Но давать Евангелие я не рекомендую тюремным властям. Термины, вроде «порождения ехиднины», встречающиеся в Евангелии, получили применение в моем уме совершенно неожиданно для членов комиссии. За что я привлечен к ответу? За протест против установленного порядка, за протест против условий жизни, создаваемых этим порядком. А мне дают книгу, в которой содержится протест не против условий жизни в одном каком-то государстве, а против условий всей земной жизни и протест самый мощный и самый красноречивый.
После Евангелия мне дали Библию в переводе о. Макария, основателя Алтайской духовной миссии. После Библии стали мне давать книжки «Православного обозрения», либерально-церковного журнала.
Следственная комиссия длилась шесть месяцев, но мы не все это время пробыли в одиночном заключении: недели через три после этого нас по нескольку человек соединили в одной камере. Ядринцев и я досиживали остальное время вместе. Только Шашкову все шесть месяцев пришлось сидеть в одиночке. Он, смеясь, говорил, что просидел дыру в своей кости. Во время томской жизни он не поддавался тем специальным идеям, которые занимали наши умы, собственным умом он не работал над ними, потому и комиссия не могла получить от него никаких показаний насчет нашей специальной крамолы, но она не верила ему и его молчание объяснила упорством, которое хотела сломить лишением льгот.
Когда следствие было окончено, комиссия предложила мне, Ядринцеву, Шашкову (может быть, и другим нашим товарищам), так как мы сибирские патриоты и любим свою родину, написать, какие, по нашему мнению, необходимы меры для улучшения быта Сибири. Шашков, который был более серьезно подготовлен к публицистической деятельности, богаче снабжен знанием политической литературы, отнесся к этому предложению презрительно и написал ответ в ироническом тоне.

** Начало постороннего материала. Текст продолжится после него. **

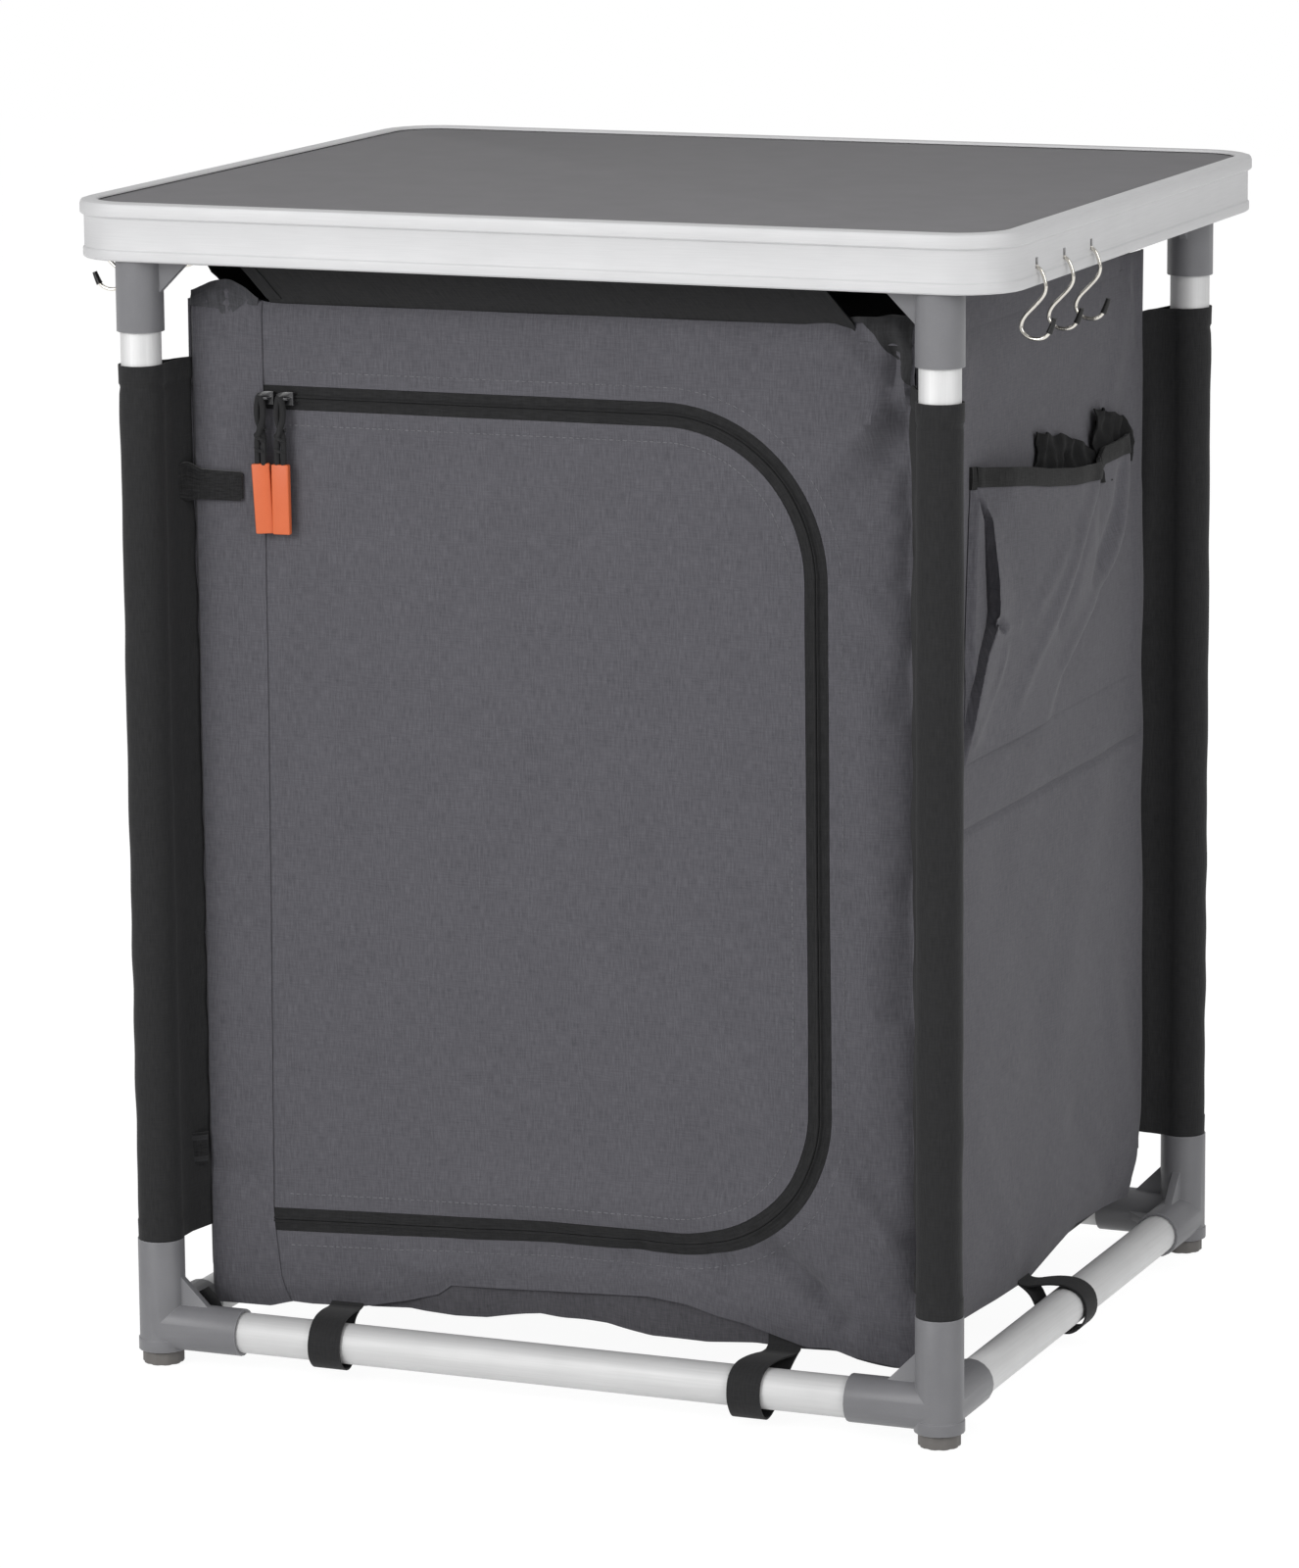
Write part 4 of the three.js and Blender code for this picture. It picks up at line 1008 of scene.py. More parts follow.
# %% Flaps of the front and the back
def flap_place(sign, lean):
    """From the cabinet's top edge up behind the rail, over it and down its outer side."""
    face = (FRONT_Y if sign < 0 else BACK_Y) - sign * 0.6

    def place(u, v):
        runs = [0, 10, 16, 30, 52, 60, 70, 80, 90, 100]
        path_y = np.interp(v, runs, [-3.4, -2.6, -0.6, 5.0, 14.0, 17.5, 27.0, 36.5, 42.0, 43.4])
        path_z = np.interp(v, runs, [649, 657, 662, 674.5, 694, 703, 711.2, 706, 697, 688])
        y = face + sign * path_y + sign * 0.9 * unevenness(u, v, 60, 11) * bell(v, 32, 12)
        x = u - lean * np.clip(path_z - 659, 0, 40) + settle(path_z)
        return np.stack([x, y, path_z], -1)

    return place


def flap_hem_place(x0, x1):
    """A narrow doubled hem along a slanted end of the front flap."""
    base = flap_place(-1, 0.7)

    def place(u, v):
        spots = base(x0 + (x1 - x0) * u / 10, v)
        spots[:, 1] -= 0.9
        return spots

    return place


FLAP_LEFT, FLAP_RIGHT, BACK_FLAP_SHIFT = -181, 194, -3
flap_lines = np.concatenate([np.linspace(0, 52, 16), np.linspace(55, 100, 16)])
front_lines = np.linspace(FLAP_LEFT, FLAP_RIGHT, 90)
flap_front = cloth("front_flap", grid_cut(front_lines, flap_lines), flap_place(-1, 0.7),
                   black_cloth, "frame", ["flap_front"], 1.0)
back_lines = np.linspace(FLAP_RIGHT + BACK_FLAP_SHIFT, FLAP_LEFT + BACK_FLAP_SHIFT, 90)
flap_back = cloth("back_flap", grid_cut(back_lines, flap_lines), flap_place(1, 0.1),
                  black_cloth, "frame", ["flap_back"], 1.0)
for name, x0, x1 in (("front_flap_hem_left", -181.4, -172), ("front_flap_hem_right", 185, 194.4)):
    cloth(name, grid_cut(np.linspace(0, 10, 5), flap_lines[4:24]), flap_hem_place(x0, x1),
          black_cloth, "frame", thickness=0.9)
print("flap in mm:", FLAP_RIGHT - FLAP_LEFT, "by", round(flap_lines[-1]))

# %% [markdown]
# ## Crumpled corners
# At both ends the flap's black cloth is pressed down in creases over a top corner of the front.
# On the left the piece is a dark grey, painted shade on the grey cloth under the tabletop; on the
# right a paler black runs from the flap down over the corner, partly the flap and partly painted
# shade. Each is a small outline filled with a fine net. It hangs by the front's own function, and
# small uneven swells stand it off towards the top edge.

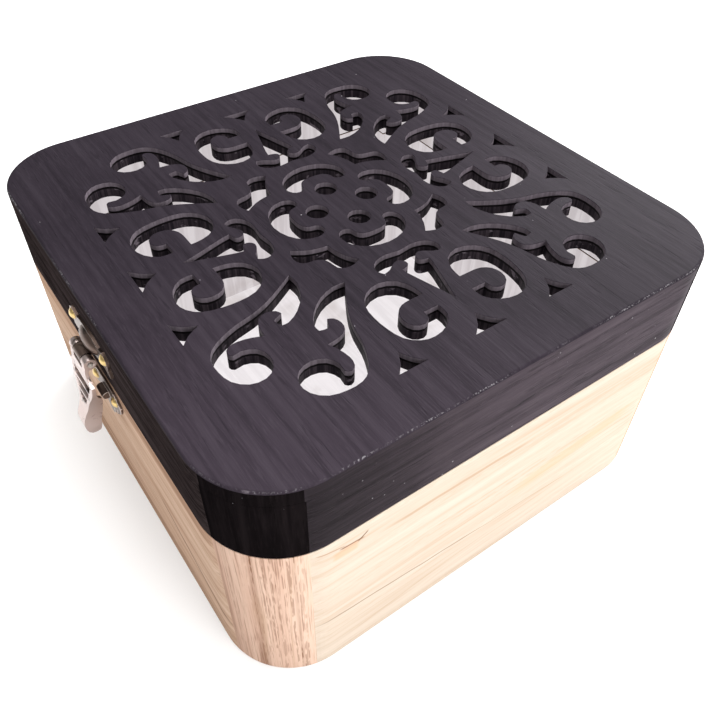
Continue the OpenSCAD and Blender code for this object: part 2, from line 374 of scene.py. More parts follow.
    def axes(self) -> tuple[Socket, Socket, Socket]:
        """Object coordinates one by one.

        Returns:
            The X, Y and Z sockets.
        """
        node = self.tree.nodes.new("ShaderNodeSeparateXYZ")
        self.link(self.coords.outputs["Object"], node.inputs["Vector"])
        return node.outputs["X"], node.outputs["Y"], node.outputs["Z"]

    def bump(self, height: Socket, depth: float, strength: float) -> Socket:
        """Bump node.

        Args:
            height: Height socket.
            depth: Distance in metres.
            strength: Share of it that shows.

        Returns:
            The normal socket.
        """
        node = self.tree.nodes.new("ShaderNodeBump")
        node.inputs["Distance"].default_value = depth
        node.inputs["Strength"].default_value = strength
        self.link(height, node.inputs["Height"])
        return node.outputs["Normal"]

    def finish(
        self,
        color: Tint,
        rough: Level,
        normal: Socket | None = None,
        metallic: float = 0.0,
        specular: float = 0.5,
    ) -> bpy.types.Material:
        """Wires the shader.

        Args:
            color: Colour socket or linear colour.
            rough: Roughness socket or number.
            normal: Normal socket or None.
            metallic: Metallic share, the same all over.
            specular: Specular level, the same all over.

        Returns:
            The finished material.
        """
        self.feed(color, self.shader.inputs["Base Color"])
        self.feed(rough, self.shader.inputs["Roughness"])
        if normal is not None:
            self.link(normal, self.shader.inputs["Normal"])
        self.shader.inputs["Metallic"].default_value = metallic
        self.shader.inputs["Specular IOR Level"].default_value = specular
        return self.material


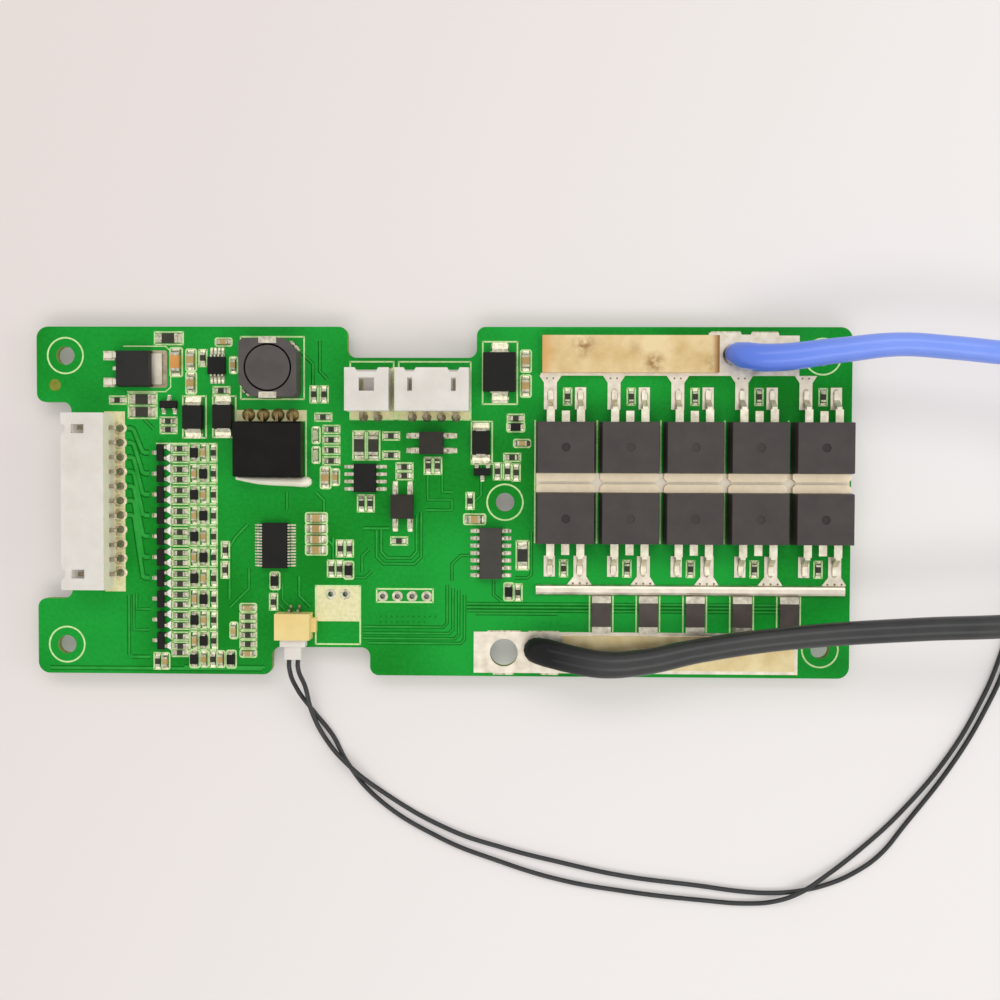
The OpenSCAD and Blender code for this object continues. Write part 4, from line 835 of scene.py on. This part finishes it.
# gull legs stand in solder: a flat pad and a toe fillet for each; side, toe and climb in mm
legSettings = {
    "small_legs": {"side": 0.1, "toe": 0.35, "climb": 0.2, "bodies": ("transistors", "clamp_diodes")},
    "optocoupler_legs": {"side": 0.25, "toe": 0.75, "climb": 0.25, "bodies": ("optocouplers",)},
    "logic_chip_legs": {"side": 0.12, "toe": 0.5, "climb": 0.2, "bodies": ("logic_chip",)},
    "monitor_chip_legs": {"side": 0.03, "toe": 0.35, "climb": 0.15, "bodies": ("monitor_chip",)},
    "small_chip_legs": {"side": 0.1, "toe": 0.65, "climb": 0.2, "bodies": ("small_chips",)},
}
padUnderToe = 0.6   # share of the toe that the pad reaches
toes, padPlates = [], []
for name, settings in legSettings.items():
    bodies = [(low + high) / 2 for body in settings["bodies"] for low, high in solidBoxes(body)]
    for low, high in solidBoxes(name):
        middle, size = (low + high) / 2, high - low
        body = min(bodies, key=lambda b: (b - middle).length)
        axis = 0 if size.x > size.y else 1   # the leg runs along this axis, away from its body
        end, turn = (high, 0) if middle[axis] > body[axis] else (low, math.pi)
        foot = middle.copy()
        foot[axis] = end[axis]
        if axis == 1:
            turn = math.pi / 2 - turn
        wide = size[1 - axis] + 2 * settings["side"] * mm
        scale = (settings["toe"] * mm, wide, settings["climb"] * mm)
        toes.append(copyAt(wedge, foot.x, foot.y, boardTop, turn, scale))
        growX, growY = settings["toe"] * padUnderToe, settings["side"]
        if axis == 1:
            growX, growY = growY, growX
        padPlates.append((low.x / mm - growX, low.y / mm - growY, high.x / mm + growX, high.y / mm + growY))

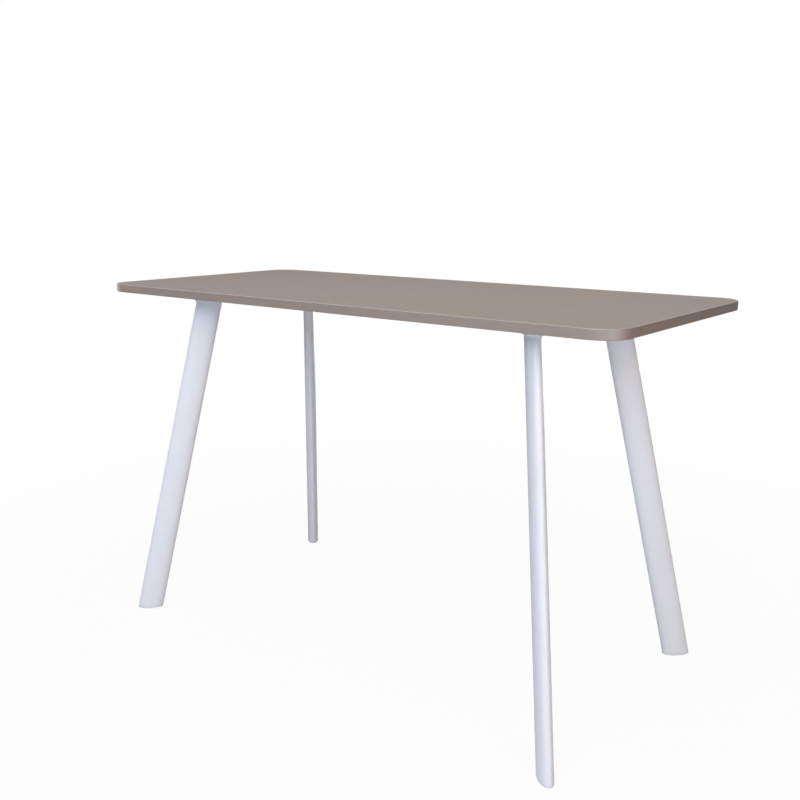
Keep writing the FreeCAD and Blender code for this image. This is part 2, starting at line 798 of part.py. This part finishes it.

Я принял предложение «всурьез»; я порадовался случаю апеллировать о нуждах Сибири к высшей власти. Написанный мной ответ был моим полным» фиаско. Я был смущен сознанием, что решение задачи оказалось выше моих сил. Ответ мой был политический лепет. Что я написал, теперь почти ничего не помню. Вероятно, я высказал в нем пожелание отмены ссылки. Помню только, что я писал об университете, но это были совершенно жалкие строки. Написал, что в настоящий момент создавать университет в Сибири рано, Сибирь не выставит достаточный контингент студентов, но через пять лет правительство непременно должно открыть университет (почему через пять, я не в состоянии был бы объяснить).
Оконченное следственное дело отправили в Петербург.
Однажды во время визита в комиссию мне попалась на глаза обложка этого дела. Дело было озаглавлено так: «Дело о злоумышленниках, имевших целью отделить Сибирь от России и основать в ней республику по образцу Северо-Американских Соединенных Штатов». Я улыбнулся и, обратясь к Пелино, председателю комиссии, сказал: «Как вы нас громко титулуете». Пелино смутился и ответил: «Нет, это временное название: оно дано, когда дело еще не выяснилось». Уж не знаю, под каким заголовком дело ушло в Петербург.
Отвезти дело было поручено полковнику Рыкачеву. Конечно, он имел на это полное право. Он был главный руководитель следствия; он, вопреки сомнениям генерала Панова, настоял на аресте Ядринцева и меня; во время допросов он играл главную роль, так как Пелино большей частью молчал, да и комиссия заседала в его квартире. Из Петербурга Рыкачев вернулся с рассказом о визитах к высокопоставленным лицам; между прочим, пожелал познакомиться с этим делом Муравьев-Виленский[166], который в то время после подавления польского восстания жил в Петербурге. Муравьев будто бы, сказал: «Дело пустое, но там один хороший гусь попался». Военный министр граф Милютин[167] также познакомился с нашим делом. Слов, высказанных им по поводу нашего дела, в точности я не помню. Общий смысл был таков: «Они отдались своему чувству и должны выстрадать право на это».